I attended the excellent CRM Saturday in Dublin on Saturday past, with some very informative talks on a wide variety of CRM related topics, both technical and non-technical.
One of the most interesting talks was by Mohamed Mostafa, which involved a discussion around things to consider when considering whether to recommend an on-premise CRM or a cloud based deployment.
As well as discussing technical considerations, supportability, data jurisdiction issues and data protection issues such as GDPR, the diverging feature set between online and on-premise came up. Since Microsoft’s move to the cloud, more and more features are going online only, leaving on-premise customers slightly envious of some of the cloud only features.
I recently blogged about the benefits of Dynamics 365 apps, and Mohamed rightly pointed out that the official Microsoft feature list indicates that Apps, specifically the ‘App designer and sitemap designers’ are available to online customers.
A few weeks ago I read this documentation and scratched my head. Why were apps not included in an on-premise installation? As apps were solution aware, I wondered whether this could cause conflicts with moving solutions from online to on-premise. So I fired up an on-premise Dynamics 365 install to have a poke around to discover that apps worked perfectly on an on-premise installation – both the app designer, site map editor and the apps themselves once published.

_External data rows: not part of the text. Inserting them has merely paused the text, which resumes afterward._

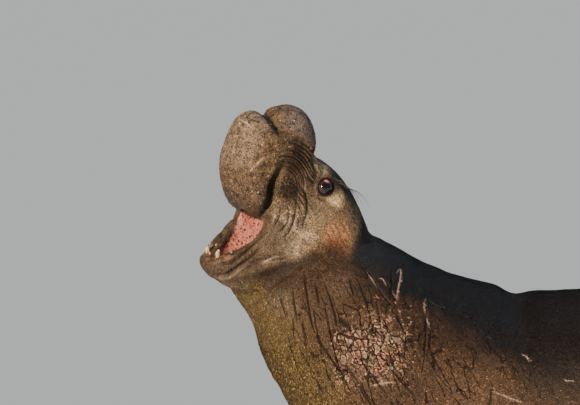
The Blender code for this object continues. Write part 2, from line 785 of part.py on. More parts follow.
def eye(name, side):
    forward, left, up = EYE_PLACE
    return ball(name, head_point(forward, side * left, up), (EYE_RADIUS,) * 3, (FORWARD, LEFT, UP))


def eye_outward(side):
    """Frame of an eye's opening: along it, up it, and out of the head."""
    out = head_vector(0.20, side * 0.93, 0.26).normalized()
    along = head_vector(1, 0, 0)
    along = (along - out * along.dot(out)).normalized()
    return along, out.cross(along).normalized(), out


def lids(side):
    """The fat rim of the lids round the ball of the eye."""
    forward, left, up = EYE_PLACE
    along, across, out = eye_outward(side)
    middle = head_point(forward, side * left, up) + out * 0.014
    return ring_form("lids", middle, (along, across, out), (0.0285, 0.0265), 0.0062, turns=20, sides=6)


def ear_rim(side):
    """The small raised lip round the ear hole, all the ear that a true seal has."""
    forward, left, up = EAR_PLACE
    axes = (FORWARD, UP, head_vector(0, side, 0))
    return ring_form("ear", head_point(forward, side * (left - 0.003), up), axes, (0.009, 0.007), 0.0045,
                     turns=14, sides=6)


def ear_hole(side):
    forward, left, up = EAR_PLACE
    return ball("hole", head_point(forward, side * (left + 0.002), up), (0.006, 0.016, 0.005),
                (FORWARD, LEFT, UP), detail=2)


def nostril(side):
    """A slit in the lower front of the nose, above the mouth."""
    out = head_vector(0.45, 0, -0.89).normalized()
    across = head_vector(0, 1, 0)
    slope = out.cross(across)
    lean = (across * 0.85 + slope * side * 0.45).normalized()
    other = out.cross(lean).normalized()
    return ball("nostril", head_point(0.342, side * 0.034, -0.136), (0.024, 0.010, 0.020),
                (lean, other, out), detail=2)


def painted(obj, name, colour, roughness):
    """Names a node and gives it a plain material of its own."""
    obj.name = name
    obj.data.name = name
    material = bpy.data.materials.new(name)
    material.use_nodes = True
    shader = material.node_tree.nodes["Principled BSDF"]
    shader.inputs["Base Color"].default_value = (*colour, 1)
    shader.inputs["Roughness"].default_value = roughness
    shader.inputs["Metallic"].default_value = 0
    obj.data.materials.clear()
    obj.data.materials.append(material)
    return obj


def moved_to_origin(objects):
    """Moves the meshes so that the model's box is centred on the row's origin, and tells by how much."""
    places = [vert.co for obj in objects for vert in obj.data.vertices]
    shift = Vector((-(min(p.x for p in places) + max(p.x for p in places)) / 2,
                    -(min(p.y for p in places) + max(p.y for p in places)) / 2, 0))
    for obj in objects:
        obj.data.transform(Matrix.Translation(shift))
    return shift


def parted_nodes(skin):
    """The skin cut into its nodes, from the nose back to the rump."""
    nodes = {"proboscis": parted(skin, "proboscis", NOSE_PART, head_point, 0.30),
             "lower_jaw": parted(skin, "lower_jaw", JAW_PART, head_point, 0.32)}
    for name, sign in (("fore_flipper_left", -1), ("fore_flipper_right", 1)):
        outline = [(0.50, sign * 0.500), (0.90, sign * 0.500), (1.30, sign * 0.900), (0.50, sign * 0.900)]
        nodes[name] = parted(skin, name, outline, plan_view, 0.18)
    for name, line in (("head", NECK_LINE), ("neck", CHEST_LINE), ("chest", TORSO_LINE), ("torso", HIND_LINE),
                       ("hindquarters", RUMP_LINE)):
        nodes[name] = parted(skin, name, across_line(line), side_view, 1.0)
    for name, sign in (("hind_flipper_left", -1), ("hind_flipper_right", 1)):
        outline = [(3.0, sign * 0.058), (4.2, sign * 0.058), (4.2, sign * 0.8), (3.0, sign * 0.8)]
        nodes[name] = parted(skin, name, outline, plan_view, 0.9)
    nodes["tail"] = skin
    return nodes


def main():
    for obj in list(bpy.data.objects):
        bpy.data.objects.remove(obj)
    skin = fused_skin()
    thinned(skin, on_trunk, TRUNK_TRIANGLES)
    thinned(skin, on_limb, LIMB_TRIANGLES)
    thinned(skin, on_head, HEAD_TRIANGLES)
    rest_on_floor(skin)
    nodes = parted_nodes(skin)

    for name, side in (("eye_left", 1), ("eye_right", -1)):
        nodes[name] = eye(name, side)
        socket = swollen(nodes[name], GAP)
        boolean(nodes["head"], lids(side), "UNION")
        boolean(nodes["head"], socket, "DIFFERENCE")
        boolean(nodes["head"], ear_rim(side), "UNION")
        boolean(nodes["head"], ear_hole(side), "DIFFERENCE")
        boolean(nodes["proboscis"], nostril(side), "DIFFERENCE")
        boolean(nodes["fore_flipper_" + name[4:]], claws(side), "UNION")
    boolean(nodes["head"], upper_teeth() + whiskers(), "UNION")
    nodes["tongue"] = head_loft("tongue", TONGUE, jaw_point, sides=20, steps=2)
    for name in ("lower_jaw", "head"):
        boolean(nodes["tongue"], swollen(nodes[name], GAP), "DIFFERENCE")
    boolean(nodes["lower_jaw"], lower_teeth(), "UNION")

    hide = (0.20, 0.15, 0.11)
    looks = {"proboscis": (0.22, 0.17, 0.13), "head": (0.27, 0.21, 0.15), "lower_jaw": (0.24, 0.17, 0.13),
             "tongue": (0.62, 0.25, 0.22), "eye_left": (0.02, 0.01, 0.01), "eye_right": (0.02, 0.01, 0.01)}
    for name, obj in nodes.items():
        painted(obj, name, looks.get(name, hide), 0.15 if name.startswith("eye") else 0.55)
    return moved_to_origin(list(nodes.values()))


SHIFT = main()
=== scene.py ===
import math
import random

import bmesh
import bpy
import numpy as np
from mathutils import Matrix, Vector
from mathutils.bvhtree import BVHTree
from mathutils.kdtree import KDTree


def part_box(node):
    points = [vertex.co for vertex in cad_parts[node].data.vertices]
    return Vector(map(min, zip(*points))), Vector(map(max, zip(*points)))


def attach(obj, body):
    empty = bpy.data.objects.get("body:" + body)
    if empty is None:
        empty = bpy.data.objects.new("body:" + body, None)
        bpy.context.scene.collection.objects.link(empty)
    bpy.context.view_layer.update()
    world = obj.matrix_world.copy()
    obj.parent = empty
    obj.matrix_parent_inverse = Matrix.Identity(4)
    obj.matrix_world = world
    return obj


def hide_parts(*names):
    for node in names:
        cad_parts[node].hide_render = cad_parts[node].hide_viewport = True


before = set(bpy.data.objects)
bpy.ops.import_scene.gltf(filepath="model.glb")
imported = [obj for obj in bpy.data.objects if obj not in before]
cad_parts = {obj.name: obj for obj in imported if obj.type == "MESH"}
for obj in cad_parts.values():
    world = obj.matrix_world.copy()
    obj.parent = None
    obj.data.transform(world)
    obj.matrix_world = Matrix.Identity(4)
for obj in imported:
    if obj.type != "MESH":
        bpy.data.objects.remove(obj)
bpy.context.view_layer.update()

# The body
# A bull lying on its belly with the chest reared: one thick hide over trunk, skull, jaw, nose and
# flippers. The forms are laid out as stations, fused into one closed skin, and the mouth is hollowed
# out before the nose is set over it. Lengths are in metres about the floor under the chest.

HEAD_PIVOT = Vector((0.136, 0.0, 0.911))
HEAD_PITCH, HEAD_TURN, HEAD_ROLL = math.radians(35), math.radians(28), math.radians(7)
JAW_DROP = math.radians(48.5)
GRAIN = 0.008

# Top x, z, bottom x, z and half width of the trunk, from inside the head back to the hips.
TRUNK = [(0.150, 0.990, -0.105, 0.790, 0.150), (0.196, 0.945, -0.192, 0.742, 0.200), (0.246, 0.895, -0.164, 0.684, 0.240),
         (0.334, 0.844, -0.118, 0.610, 0.280), (0.425, 0.793, -0.080, 0.490, 0.330), (0.530, 0.754, 0.000, 0.350, 0.380),
         (0.630, 0.728, 0.088, 0.190, 0.425), (0.715, 0.710, 0.235, 0.045, 0.460), (0.830, 0.710, 0.480, -0.030, 0.490),
         (1.020, 0.722, 0.890, -0.040, 0.505), (1.333, 0.722, 1.302, -0.040, 0.500), (1.705, 0.675, 1.705, -0.036, 0.455),
         (2.077, 0.585, 2.077, -0.028, 0.385), (2.449, 0.470, 2.449, -0.020, 0.300), (2.759, 0.362, 2.759, -0.012, 0.225),
         (3.000, 0.276, 3.000, -0.006, 0.165), (3.160, 0.215, 3.160, 0.010, 0.125)]
# Forward, top, bottom and half width in the head's or the dropped jaw's frame.
CRANIUM = [(-0.190, -0.020, -0.200, 0.165), (-0.110, 0.031, -0.205, 0.182), (-0.030, 0.081, -0.190, 0.178),
           (0.050, 0.122, -0.150, 0.162), (0.120, 0.141, -0.110, 0.145), (0.185, 0.144, -0.095, 0.134),
           (0.240, 0.144, -0.090, 0.126), (0.290, 0.126, -0.088, 0.120), (0.330, 0.100, -0.080, 0.108),
           (0.360, 0.060, -0.060, 0.085)]
JAW = [(0.060, 0.080, -0.140, 0.150), (0.130, 0.105, -0.155, 0.158), (0.210, 0.105, -0.152, 0.152),
       (0.285, 0.090, -0.142, 0.138), (0.342, 0.070, -0.120, 0.121), (0.388, 0.050, -0.090, 0.101),
       (0.418, 0.034, -0.058, 0.075)]
# Outer forward, outer up, inner forward, inner up and half width of the inflated nose.
NOSE = [(0.130, 0.106, 0.090, -0.060, 0.126), (0.188, 0.120, 0.120, -0.055, 0.108), (0.236, 0.140, 0.150, -0.050, 0.096),
        (0.257, 0.199, 0.170, -0.045, 0.101), (0.306, 0.229, 0.190, -0.040, 0.105), (0.356, 0.222, 0.205, -0.035, 0.106),
        (0.391, 0.191, 0.215, -0.030, 0.104), (0.418, 0.156, 0.222, -0.028, 0.103), (0.446, 0.140, 0.230, -0.030, 0.107),
        (0.470, 0.108, 0.235, -0.034, 0.113), (0.464, 0.050, 0.240, -0.042, 0.119), (0.446, -0.008, 0.242, -0.054, 0.123),
        (0.419, -0.058, 0.242, -0.070, 0.121), (0.376, -0.100, 0.238, -0.088, 0.113), (0.330, -0.131, 0.230, -0.104, 0.100),
        (0.284, -0.136, 0.225, -0.111, 0.078)]
MUZZLE = [(0.160, 0.085, -0.050, 0.120), (0.215, 0.112, -0.066, 0.124), (0.270, 0.138, -0.068, 0.122),
          (0.330, 0.165, -0.060, 0.130), (0.380, 0.145, -0.050, 0.124)]
THROAT = [(0.060, -0.070, -0.130, 0.045), (0.120, -0.066, -0.180, 0.064), (0.180, -0.060, -0.225, 0.076),
          (0.235, -0.060, -0.260, 0.080)]
PALATE = [(0.100, -0.052, -0.150, 0.060), (0.170, -0.046, -0.150, 0.072), (0.240, -0.052, -0.150, 0.070),
          (0.285, -0.066, -0.150, 0.050)]
JAW_FLOOR = [(0.150, 0.120, 0.000, 0.066), (0.220, 0.120, -0.014, 0.078), (0.290, 0.110, -0.020, 0.076),
             (0.340, 0.090, -0.012, 0.060), (0.366, 0.080, 0.002, 0.038)]
GAPE = [(0.246, -0.150), (0.254, -0.120), (0.276, -0.098), (0.306, -0.086), (0.420, -0.074),
        (0.500, -0.340), (0.345, -0.352), (0.322, -0.330), (0.294, -0.298), (0.270, -0.258),
        (0.254, -0.218), (0.246, -0.182)]

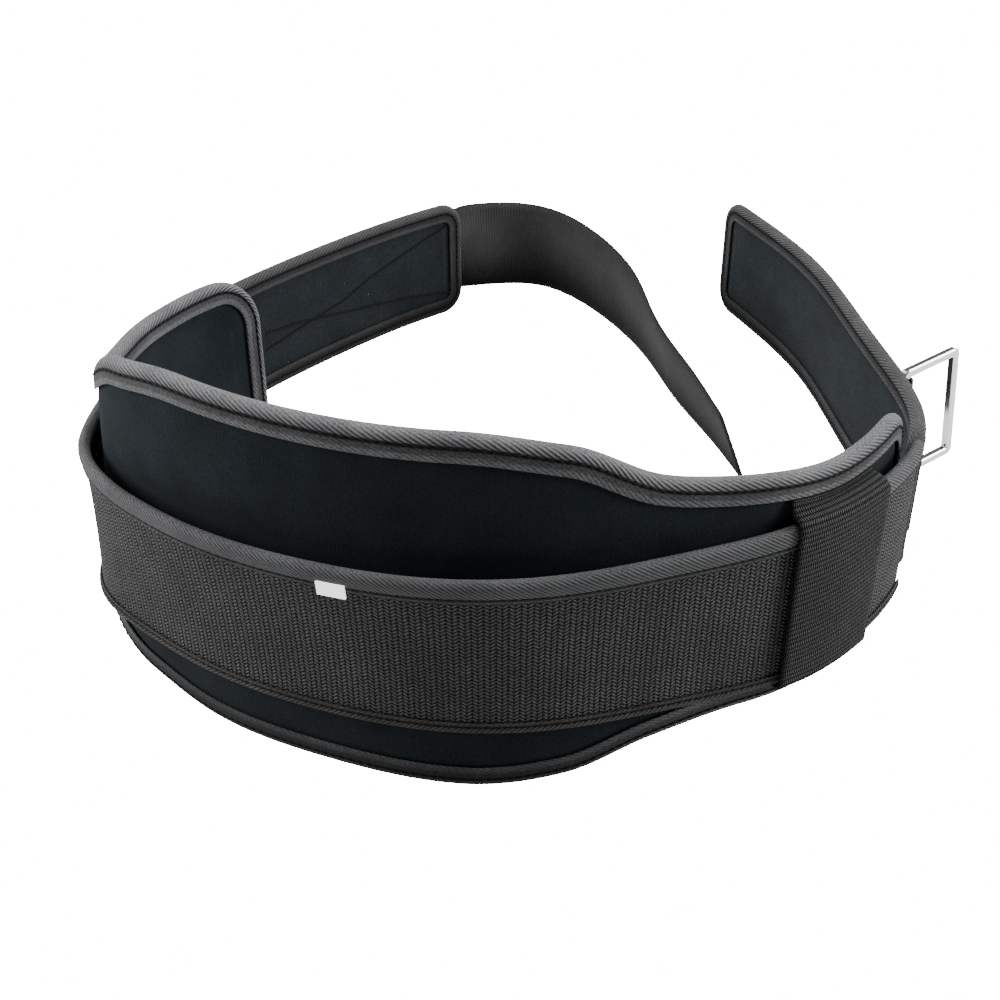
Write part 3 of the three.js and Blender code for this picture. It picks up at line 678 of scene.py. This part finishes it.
# herringbone: columns of yarns that slant one way and then the other
bone_tree, bone_in, bone_out = node_group("herringbone", [
    ("Over", "NodeSocketFloat", 0.0), ("Along", "NodeSocketFloat", 0.0), ("Column", "NodeSocketFloat", 2.25),
    ("Pick", "NodeSocketFloat", 1.75), ("Zigzag", "NodeSocketFloat", 0.85), ("Edge", "NodeSocketFloat", 0.3),
    ("Grain", "NodeSocketFloat", 0.9)], [("Height", "NodeSocketFloat")])


def half_wave(tree, phase):
    return math_node(tree, "SINE", math_node(tree, "MULTIPLY", math_node(tree, "FRACT", phase), math.pi))


bone_cell = math_node(bone_tree, "DIVIDE", bone_in.outputs["Over"], bone_in.outputs["Column"])
bone_turn = math_node(bone_tree, "PINGPONG", bone_cell, 1.0)
bone_zig = math_node(bone_tree, "MULTIPLY", bone_turn, bone_in.outputs["Zigzag"])
bone_picks = math_node(bone_tree, "DIVIDE", bone_in.outputs["Along"], bone_in.outputs["Pick"])
bone_yarn = half_wave(bone_tree, math_node(bone_tree, "ADD", bone_picks, bone_zig))
bone_rib = math_node(bone_tree, "POWER", half_wave(bone_tree, bone_cell), 0.5)
bone_dip = math_node(bone_tree, "SUBTRACT", 1.0, bone_rib)
bone_groove = math_node(bone_tree, "MULTIPLY", bone_dip, bone_in.outputs["Edge"])
bone_fuzz = math_node(bone_tree, "SUBTRACT", object_noise(bone_tree, 900.0, 3.0), 0.5)
bone_grain = math_node(bone_tree, "MULTIPLY", bone_in.outputs["Grain"], bone_fuzz)
bone_height = math_node(bone_tree, "SUBTRACT", math_node(bone_tree, "POWER", bone_yarn, 1.2), bone_groove)
bone_tree.links.new(math_node(bone_tree, "ADD", bone_height, bone_grain), bone_out.inputs["Height"])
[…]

The only difference between on-premise and cloud is that you won’t get the side bar on the left hand side showing each app, as this appears to be integrated to Office 365, but each app you create can still be accessed via the GUID appended to the URL and applied to standard security roles. So on-premise apps are still 100% usable.
This is great news all round for those who still wish to, or need to stay on-premise.
If you are on Dynamics 2016 on-premise, technically it is a minor upgrade from v8.1 to v8.2, so it’s time to upgrade now and use apps to simplify your user experiences.